>> START Supplied information
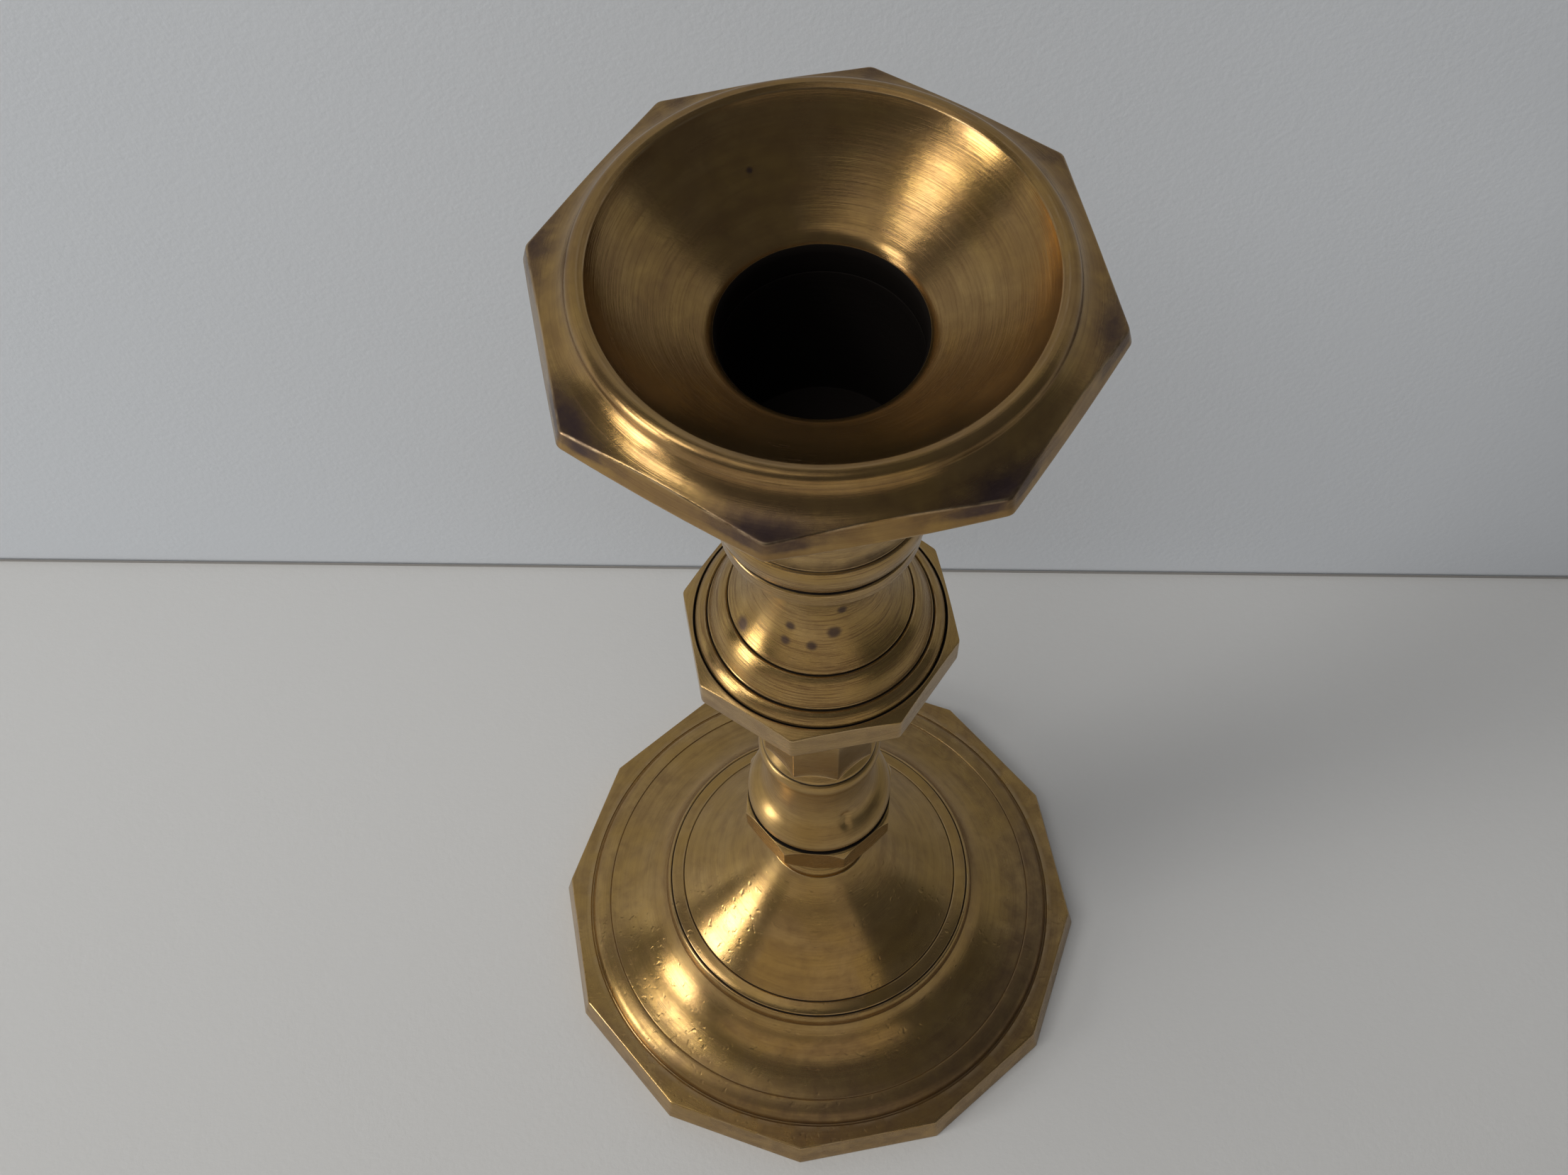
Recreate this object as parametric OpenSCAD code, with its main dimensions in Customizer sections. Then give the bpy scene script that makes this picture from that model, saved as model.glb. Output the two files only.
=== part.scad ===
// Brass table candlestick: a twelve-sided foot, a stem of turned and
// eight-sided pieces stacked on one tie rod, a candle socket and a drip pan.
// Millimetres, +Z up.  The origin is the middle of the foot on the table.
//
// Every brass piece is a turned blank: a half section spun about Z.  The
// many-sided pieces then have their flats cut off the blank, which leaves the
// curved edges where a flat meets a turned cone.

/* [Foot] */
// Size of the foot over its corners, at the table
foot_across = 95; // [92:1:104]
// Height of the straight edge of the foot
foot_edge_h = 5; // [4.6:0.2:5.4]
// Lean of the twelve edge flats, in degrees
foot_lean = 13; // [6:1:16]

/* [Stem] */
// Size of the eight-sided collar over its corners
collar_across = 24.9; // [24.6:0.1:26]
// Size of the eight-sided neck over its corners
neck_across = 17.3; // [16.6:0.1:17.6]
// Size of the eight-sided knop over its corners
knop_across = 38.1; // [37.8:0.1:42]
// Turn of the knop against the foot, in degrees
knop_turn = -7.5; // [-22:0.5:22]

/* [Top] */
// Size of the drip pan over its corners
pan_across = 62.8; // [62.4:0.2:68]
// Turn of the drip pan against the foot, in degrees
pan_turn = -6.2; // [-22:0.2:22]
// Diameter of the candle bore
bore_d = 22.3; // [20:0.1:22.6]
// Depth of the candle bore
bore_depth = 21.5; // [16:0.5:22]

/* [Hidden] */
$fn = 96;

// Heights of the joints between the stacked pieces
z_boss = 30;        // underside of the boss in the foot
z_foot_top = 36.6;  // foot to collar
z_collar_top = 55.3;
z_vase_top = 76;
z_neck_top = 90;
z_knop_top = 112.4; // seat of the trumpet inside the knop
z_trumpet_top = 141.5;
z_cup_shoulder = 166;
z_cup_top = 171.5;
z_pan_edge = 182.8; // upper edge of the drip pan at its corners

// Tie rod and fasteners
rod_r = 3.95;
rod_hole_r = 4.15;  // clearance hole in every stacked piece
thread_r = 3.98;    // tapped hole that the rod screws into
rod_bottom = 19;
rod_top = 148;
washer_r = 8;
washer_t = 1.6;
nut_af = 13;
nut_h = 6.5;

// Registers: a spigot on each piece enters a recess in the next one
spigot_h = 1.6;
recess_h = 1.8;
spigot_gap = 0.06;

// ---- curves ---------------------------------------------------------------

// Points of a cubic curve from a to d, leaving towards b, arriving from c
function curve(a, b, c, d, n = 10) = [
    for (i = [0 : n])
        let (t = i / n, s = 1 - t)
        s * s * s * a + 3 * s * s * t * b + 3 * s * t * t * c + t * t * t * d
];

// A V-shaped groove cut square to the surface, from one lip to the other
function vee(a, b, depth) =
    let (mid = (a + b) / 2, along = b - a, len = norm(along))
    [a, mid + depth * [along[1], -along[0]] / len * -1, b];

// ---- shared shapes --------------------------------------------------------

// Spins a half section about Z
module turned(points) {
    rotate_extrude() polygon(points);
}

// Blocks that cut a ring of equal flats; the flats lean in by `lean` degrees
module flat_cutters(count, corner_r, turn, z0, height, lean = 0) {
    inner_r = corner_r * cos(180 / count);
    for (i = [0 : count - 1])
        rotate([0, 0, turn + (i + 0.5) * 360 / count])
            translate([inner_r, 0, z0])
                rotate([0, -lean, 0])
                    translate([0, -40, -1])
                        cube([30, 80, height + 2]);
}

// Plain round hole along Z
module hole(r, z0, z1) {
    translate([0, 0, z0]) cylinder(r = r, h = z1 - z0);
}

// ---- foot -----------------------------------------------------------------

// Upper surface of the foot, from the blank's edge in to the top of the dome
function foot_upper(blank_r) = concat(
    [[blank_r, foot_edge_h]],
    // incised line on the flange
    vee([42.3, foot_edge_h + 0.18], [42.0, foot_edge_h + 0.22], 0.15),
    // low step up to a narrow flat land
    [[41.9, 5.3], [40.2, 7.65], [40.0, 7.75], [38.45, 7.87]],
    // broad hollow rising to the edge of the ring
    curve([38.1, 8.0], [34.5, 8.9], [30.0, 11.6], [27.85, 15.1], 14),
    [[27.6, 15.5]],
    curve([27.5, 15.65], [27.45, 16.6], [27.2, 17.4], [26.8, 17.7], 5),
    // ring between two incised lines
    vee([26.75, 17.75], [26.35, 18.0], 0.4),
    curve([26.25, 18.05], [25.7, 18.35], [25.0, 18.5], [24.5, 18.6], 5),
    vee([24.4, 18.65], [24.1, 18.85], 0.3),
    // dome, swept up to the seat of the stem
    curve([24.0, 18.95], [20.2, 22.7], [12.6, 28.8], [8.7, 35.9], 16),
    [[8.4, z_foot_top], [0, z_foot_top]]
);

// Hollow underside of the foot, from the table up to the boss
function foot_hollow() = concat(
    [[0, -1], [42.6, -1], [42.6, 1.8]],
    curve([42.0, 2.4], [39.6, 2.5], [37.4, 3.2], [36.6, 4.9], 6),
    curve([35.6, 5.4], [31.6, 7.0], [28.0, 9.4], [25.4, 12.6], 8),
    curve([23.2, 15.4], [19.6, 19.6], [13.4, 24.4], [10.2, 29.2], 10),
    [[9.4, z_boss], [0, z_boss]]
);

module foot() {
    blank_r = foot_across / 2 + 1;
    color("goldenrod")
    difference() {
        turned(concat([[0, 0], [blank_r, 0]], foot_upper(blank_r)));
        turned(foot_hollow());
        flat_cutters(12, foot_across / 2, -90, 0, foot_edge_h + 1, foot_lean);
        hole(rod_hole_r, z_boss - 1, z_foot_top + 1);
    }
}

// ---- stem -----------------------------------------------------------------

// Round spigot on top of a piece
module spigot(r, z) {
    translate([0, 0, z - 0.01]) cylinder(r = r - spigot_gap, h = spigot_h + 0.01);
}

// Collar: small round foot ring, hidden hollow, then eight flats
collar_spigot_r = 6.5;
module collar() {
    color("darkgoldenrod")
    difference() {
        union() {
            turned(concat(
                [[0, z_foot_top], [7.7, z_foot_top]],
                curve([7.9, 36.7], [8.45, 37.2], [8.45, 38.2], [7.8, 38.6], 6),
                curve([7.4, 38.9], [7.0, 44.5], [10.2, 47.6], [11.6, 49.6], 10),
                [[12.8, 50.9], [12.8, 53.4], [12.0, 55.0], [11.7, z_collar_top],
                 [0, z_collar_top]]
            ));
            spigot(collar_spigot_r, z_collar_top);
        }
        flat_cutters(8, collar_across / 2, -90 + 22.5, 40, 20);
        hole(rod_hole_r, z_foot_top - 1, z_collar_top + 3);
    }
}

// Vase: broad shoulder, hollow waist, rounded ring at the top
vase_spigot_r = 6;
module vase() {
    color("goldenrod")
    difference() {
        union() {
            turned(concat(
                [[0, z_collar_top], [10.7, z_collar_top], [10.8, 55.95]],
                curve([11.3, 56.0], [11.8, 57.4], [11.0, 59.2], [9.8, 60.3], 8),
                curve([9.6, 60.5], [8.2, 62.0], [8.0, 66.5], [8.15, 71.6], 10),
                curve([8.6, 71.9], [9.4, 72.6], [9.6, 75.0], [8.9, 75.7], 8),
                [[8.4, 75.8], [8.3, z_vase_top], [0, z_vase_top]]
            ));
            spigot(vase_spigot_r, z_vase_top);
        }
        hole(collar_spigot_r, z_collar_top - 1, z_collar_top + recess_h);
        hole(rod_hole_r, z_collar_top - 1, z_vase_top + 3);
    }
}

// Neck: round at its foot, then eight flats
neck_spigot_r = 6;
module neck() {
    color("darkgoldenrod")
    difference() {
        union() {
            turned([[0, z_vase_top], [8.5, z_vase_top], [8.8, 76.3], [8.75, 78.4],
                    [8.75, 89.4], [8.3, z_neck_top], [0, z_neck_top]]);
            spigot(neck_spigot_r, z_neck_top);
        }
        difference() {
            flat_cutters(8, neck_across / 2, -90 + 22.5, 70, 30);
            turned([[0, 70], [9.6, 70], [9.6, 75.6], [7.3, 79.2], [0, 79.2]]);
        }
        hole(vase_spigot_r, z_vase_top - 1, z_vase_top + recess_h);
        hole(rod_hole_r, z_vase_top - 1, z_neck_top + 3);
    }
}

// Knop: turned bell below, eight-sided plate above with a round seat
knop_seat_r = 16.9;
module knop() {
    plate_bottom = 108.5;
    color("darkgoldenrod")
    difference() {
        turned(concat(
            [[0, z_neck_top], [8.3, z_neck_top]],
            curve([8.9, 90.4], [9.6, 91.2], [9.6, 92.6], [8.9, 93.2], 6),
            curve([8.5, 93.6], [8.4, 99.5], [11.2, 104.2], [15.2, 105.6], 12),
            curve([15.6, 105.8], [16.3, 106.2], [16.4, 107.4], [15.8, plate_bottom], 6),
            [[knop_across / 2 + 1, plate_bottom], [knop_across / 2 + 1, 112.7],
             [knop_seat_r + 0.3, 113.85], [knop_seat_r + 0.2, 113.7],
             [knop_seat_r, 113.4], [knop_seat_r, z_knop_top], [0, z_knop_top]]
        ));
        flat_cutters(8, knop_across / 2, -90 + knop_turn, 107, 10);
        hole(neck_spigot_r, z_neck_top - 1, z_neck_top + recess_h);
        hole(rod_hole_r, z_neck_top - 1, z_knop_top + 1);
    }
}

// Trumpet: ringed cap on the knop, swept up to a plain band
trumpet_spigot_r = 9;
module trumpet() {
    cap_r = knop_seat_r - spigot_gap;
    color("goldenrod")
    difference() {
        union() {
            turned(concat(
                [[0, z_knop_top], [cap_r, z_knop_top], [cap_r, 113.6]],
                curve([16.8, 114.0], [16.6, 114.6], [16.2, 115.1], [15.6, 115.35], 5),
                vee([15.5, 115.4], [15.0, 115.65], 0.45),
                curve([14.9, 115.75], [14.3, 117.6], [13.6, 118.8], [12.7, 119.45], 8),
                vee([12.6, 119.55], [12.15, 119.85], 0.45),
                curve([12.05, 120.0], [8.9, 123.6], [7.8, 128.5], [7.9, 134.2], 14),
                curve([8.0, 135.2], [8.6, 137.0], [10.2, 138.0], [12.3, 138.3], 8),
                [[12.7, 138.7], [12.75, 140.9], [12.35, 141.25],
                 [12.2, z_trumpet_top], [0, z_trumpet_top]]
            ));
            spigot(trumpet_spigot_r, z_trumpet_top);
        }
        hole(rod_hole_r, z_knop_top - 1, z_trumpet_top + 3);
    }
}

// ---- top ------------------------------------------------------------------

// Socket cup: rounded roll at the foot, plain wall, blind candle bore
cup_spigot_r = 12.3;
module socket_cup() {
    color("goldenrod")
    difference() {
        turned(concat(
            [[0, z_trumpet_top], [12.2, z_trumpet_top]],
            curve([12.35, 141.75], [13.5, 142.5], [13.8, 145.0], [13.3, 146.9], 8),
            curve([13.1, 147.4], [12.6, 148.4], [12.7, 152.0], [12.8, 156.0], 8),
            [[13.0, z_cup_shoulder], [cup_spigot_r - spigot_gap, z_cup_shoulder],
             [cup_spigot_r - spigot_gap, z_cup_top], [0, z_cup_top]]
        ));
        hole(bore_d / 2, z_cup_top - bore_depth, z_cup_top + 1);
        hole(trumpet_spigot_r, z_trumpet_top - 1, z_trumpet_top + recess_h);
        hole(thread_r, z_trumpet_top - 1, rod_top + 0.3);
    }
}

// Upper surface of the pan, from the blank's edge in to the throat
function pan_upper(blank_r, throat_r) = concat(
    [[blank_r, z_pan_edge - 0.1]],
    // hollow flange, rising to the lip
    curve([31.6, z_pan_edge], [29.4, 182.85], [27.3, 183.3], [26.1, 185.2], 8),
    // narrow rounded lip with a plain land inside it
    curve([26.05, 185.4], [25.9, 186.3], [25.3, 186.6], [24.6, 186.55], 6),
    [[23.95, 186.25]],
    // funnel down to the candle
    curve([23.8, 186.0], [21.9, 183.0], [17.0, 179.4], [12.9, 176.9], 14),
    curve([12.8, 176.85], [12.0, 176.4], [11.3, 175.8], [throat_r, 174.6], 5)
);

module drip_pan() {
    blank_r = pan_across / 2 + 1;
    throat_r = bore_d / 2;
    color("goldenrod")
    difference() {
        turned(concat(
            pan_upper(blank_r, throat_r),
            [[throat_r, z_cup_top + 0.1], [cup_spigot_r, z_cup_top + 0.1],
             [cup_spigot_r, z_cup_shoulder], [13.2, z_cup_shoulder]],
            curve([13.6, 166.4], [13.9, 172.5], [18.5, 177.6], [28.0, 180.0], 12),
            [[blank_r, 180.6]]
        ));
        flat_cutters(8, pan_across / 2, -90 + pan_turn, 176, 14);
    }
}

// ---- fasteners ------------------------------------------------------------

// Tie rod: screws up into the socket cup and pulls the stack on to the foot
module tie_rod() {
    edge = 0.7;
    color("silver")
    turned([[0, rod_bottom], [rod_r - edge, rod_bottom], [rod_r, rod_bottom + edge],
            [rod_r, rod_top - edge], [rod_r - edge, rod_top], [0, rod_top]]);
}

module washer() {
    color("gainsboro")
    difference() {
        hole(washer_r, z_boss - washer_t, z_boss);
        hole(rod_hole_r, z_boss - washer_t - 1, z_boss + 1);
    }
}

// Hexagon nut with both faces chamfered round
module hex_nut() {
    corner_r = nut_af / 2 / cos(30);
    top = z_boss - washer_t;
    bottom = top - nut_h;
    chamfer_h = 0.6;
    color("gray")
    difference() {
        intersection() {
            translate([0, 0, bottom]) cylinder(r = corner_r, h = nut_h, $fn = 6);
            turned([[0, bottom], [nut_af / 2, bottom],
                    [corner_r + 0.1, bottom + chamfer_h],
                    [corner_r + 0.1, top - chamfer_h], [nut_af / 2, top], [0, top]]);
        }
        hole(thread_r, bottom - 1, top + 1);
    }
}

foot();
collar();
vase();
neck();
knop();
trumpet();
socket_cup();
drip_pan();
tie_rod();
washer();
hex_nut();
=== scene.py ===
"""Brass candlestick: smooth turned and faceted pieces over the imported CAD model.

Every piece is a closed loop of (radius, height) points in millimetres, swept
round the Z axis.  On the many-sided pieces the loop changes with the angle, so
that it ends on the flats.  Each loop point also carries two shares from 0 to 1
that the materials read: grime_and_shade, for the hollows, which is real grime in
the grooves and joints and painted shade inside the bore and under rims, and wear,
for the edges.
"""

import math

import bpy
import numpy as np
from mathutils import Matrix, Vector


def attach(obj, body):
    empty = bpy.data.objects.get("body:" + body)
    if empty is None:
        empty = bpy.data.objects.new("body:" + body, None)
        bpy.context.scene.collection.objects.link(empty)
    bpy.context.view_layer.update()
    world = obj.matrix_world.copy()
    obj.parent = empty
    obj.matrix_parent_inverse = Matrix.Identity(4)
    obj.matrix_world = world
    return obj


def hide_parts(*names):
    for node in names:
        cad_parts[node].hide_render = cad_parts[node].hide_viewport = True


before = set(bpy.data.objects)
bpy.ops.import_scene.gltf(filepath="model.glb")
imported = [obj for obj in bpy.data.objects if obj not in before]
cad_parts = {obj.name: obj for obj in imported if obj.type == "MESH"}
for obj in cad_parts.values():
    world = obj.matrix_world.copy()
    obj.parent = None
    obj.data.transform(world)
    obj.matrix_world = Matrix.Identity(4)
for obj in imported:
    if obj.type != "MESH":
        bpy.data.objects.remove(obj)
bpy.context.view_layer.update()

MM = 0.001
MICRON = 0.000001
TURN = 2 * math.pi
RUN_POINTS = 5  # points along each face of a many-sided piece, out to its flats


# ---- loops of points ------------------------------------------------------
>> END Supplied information
## Your instructions
Give back, word for word, each line from the one containing "faces chamfered round" down to the one containing "imported CAD model.", including those two lines.

## Problem solution
// Hexagon nut with both faces chamfered round
module hex_nut() {
    corner_r = nut_af / 2 / cos(30);
    top = z_boss - washer_t;
    bottom = top - nut_h;
    chamfer_h = 0.6;
    color("gray")
    difference() {
        intersection() {
            translate([0, 0, bottom]) cylinder(r = corner_r, h = nut_h, $fn = 6);
            turned([[0, bottom], [nut_af / 2, bottom],
                    [corner_r + 0.1, bottom + chamfer_h],
                    [corner_r + 0.1, top - chamfer_h], [nut_af / 2, top], [0, top]]);
        }
        hole(thread_r, bottom - 1, top + 1);
    }
}

foot();
collar();
vase();
neck();
knop();
trumpet();
socket_cup();
drip_pan();
tie_rod();
washer();
hex_nut();
=== scene.py ===
"""Brass candlestick: smooth turned and faceted pieces over the imported CAD model.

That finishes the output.